International hazard pooling programs that have operated successfully for over a decade demonstrate that faster payouts are achievable when the right organizational structures are in place. The U.S. should study and adapt these models rather than continue defending a status quo that is demonstrably failing.

Why This Reform Matters for the Housing Market

Hazard insurance is not a peripheral issue for the housing market — it is foundational. Mortgage lenders require it. Buyers factor it into their total cost of homeownership. And in markets where insurance is unavailable or prohibitively expensive, home sales slow, property values fall, and community economic stability erodes.

National surveys of homebuilders and resale agents have confirmed what many in the industry already know anecdotally: insurance costs and availability are real barriers to homeownership. Addressing those barriers through a coherent national framework would support housing supply, improve affordability, and protect the long-term stability of one of the most important sectors of the American economy.

The Path Forward

Reforming the U.S. hazard insurance system will not happen overnight. It will require political will, cross-sector collaboration, and a willingness to learn from both domestic experience and successful international models. But the cost of inaction is already visible — in unpaid claims, abandoned properties, devastated communities, and a housing market that increasingly cannot serve the needs of ordinary Americans.

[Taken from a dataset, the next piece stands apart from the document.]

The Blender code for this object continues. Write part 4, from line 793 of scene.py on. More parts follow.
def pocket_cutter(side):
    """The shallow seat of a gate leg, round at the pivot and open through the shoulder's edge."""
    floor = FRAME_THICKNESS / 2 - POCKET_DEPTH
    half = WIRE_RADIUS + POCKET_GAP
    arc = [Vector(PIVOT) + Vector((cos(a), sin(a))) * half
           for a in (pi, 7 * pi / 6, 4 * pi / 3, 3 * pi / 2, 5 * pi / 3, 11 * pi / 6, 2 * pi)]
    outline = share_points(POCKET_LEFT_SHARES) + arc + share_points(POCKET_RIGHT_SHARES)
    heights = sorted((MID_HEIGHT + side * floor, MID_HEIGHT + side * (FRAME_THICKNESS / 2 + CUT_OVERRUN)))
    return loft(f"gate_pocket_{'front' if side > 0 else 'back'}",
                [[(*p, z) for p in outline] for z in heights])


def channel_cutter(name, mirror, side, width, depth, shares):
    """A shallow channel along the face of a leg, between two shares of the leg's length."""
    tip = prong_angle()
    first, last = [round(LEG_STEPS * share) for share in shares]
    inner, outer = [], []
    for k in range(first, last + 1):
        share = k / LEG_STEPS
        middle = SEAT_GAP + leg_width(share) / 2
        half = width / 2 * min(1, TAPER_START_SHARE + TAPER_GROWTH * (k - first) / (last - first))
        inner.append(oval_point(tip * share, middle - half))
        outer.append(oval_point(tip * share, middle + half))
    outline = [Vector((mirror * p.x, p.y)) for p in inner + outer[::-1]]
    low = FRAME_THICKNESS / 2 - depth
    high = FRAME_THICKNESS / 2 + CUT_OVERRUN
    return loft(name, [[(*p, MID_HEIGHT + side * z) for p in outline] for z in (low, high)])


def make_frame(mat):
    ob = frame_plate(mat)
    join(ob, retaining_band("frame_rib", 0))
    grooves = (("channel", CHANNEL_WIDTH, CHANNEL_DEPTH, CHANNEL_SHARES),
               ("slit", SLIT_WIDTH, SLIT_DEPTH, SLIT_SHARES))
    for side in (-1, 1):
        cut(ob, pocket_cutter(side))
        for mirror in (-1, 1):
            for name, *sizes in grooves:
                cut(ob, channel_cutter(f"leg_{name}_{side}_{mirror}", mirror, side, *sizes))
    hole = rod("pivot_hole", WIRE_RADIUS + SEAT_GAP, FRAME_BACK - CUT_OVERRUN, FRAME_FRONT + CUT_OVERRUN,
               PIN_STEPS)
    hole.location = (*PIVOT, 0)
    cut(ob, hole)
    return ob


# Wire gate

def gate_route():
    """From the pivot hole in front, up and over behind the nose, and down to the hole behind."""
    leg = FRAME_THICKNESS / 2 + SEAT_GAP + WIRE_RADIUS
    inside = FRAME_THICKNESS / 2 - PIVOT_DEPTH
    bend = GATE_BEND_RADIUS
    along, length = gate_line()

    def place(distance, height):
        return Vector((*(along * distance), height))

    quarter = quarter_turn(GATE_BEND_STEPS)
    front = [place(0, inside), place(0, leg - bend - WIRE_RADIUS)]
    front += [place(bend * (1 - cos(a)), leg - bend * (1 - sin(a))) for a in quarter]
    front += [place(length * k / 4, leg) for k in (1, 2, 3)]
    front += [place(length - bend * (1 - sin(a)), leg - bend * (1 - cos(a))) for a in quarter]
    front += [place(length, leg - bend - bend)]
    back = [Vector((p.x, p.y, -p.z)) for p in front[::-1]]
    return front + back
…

A government-sponsored entity with a mandate to provide national hazard insurance coverage represents a bold but achievable step. It builds on proven models, addresses systemic gaps, and offers a faster, fairer path to disaster recovery. The question is not whether the U.S. can afford this kind of reform. Given the escalating losses and the human toll of the current system, the real question is whether it can afford to wait any longer.